A realidade é mais importante que a ideia. As trágicas ideologias da primeira metade do século xx foram substituídas pelas novas ideologias da autonomia absoluta dos mercados e da especulação financeira (cf. EG, n. 56). Elas deixam um doloroso sulco de exclusão e de descarte, mas também de morte. Ao contrário, nos sucessos políticos e económicos, que também não faltaram no século passado, existe sempre um pragmatismo sadio e prudente, guiado pelo primado do ser humano e pela busca de integrar e coordenar realidades diferentes e às vezes opostas, a partir do respeito por cada cidadão. Neste sentido, rezo a Deus a fim de que o Encontro de Hamburgo seja iluminado pelo exemplo de líderes europeus e mundiais que privilegiaram sempre o diálogo e a busca de soluções comuns: Schuman, De Gasperi, Adenauer, Monnet e muitos outros.

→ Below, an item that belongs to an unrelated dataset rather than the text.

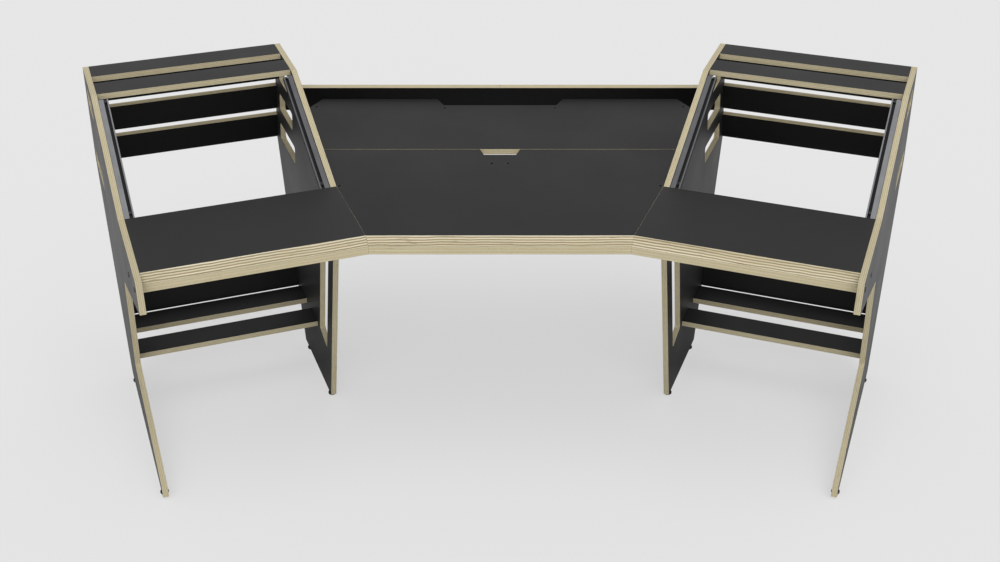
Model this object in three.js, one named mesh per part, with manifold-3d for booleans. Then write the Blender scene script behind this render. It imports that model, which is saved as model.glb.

O todo é superior às partes. Os problemas devem ser resolvidos concretamente e prestando a devida atenção às suas peculiaridades, mas para ser duradouras, as soluções não podem deixar de ter uma visão mais ampla e devem considerar as repercussões sobre todos os países e sobre os seus cidadãos, respeitando também os seus pareceres e as suas opiniões. Gostaria de reiterar a advertência que Bento xvi dirigiu ao G20 de Londres em 2009. Não obstante seja razoável que os Encontros do G20 se limitem ao reduzido número de países que representam 90 por cento da produção mundial de bens e de serviços, esta mesma situação deve levar os participantes a uma profunda reflexão. Aqueles — Estados e pessoas — cuja voz tem menos força no cenário político mundial são precisamente os que mais sofrem os efeitos perniciosos das crises económicas, pelas quais têm muito pouco ou nenhuma responsabilidade. Ao mesmo tempo, esta grande maioria que em termos económicos representa somente 10 por cento do total, é aquela porção da humanidade que teria a maior potencialidade de contribuir para o progresso de todos. Portanto, é preciso referir-se sempre às Nações Unidas, aos programas e às agências associadas e às organizações regionais, respeitar e honrar os tratados internacionais e continuar a promover o multilateralismo, a fim de que as soluções sejam verdadeiramente universais e duradouras, para o benefício de todos (cf. Bento XVI, Carta ao Deputado Gordon Brown, 30 de março de 2009).

Fiz questão de oferecer estas considerações como contribuição para os trabalhos do G20, confiante no espírito de solidariedade responsável que anima todos os participantes. Por isso, invoco a Bênção de Deus sobre o encontro de Hamburgo e sobre todos os esforços da comunidade internacional para dar início a uma nova era de desenvolvimento inovadora, interligada, sustentável, respeitosa do meio ambiente e inclusiva de todos os povos e de todas as pessoas (cf. Comunicado do G20 de Hangzhou).

Excelência, queira aceitar as minhas expressões de elevada consideração e estima.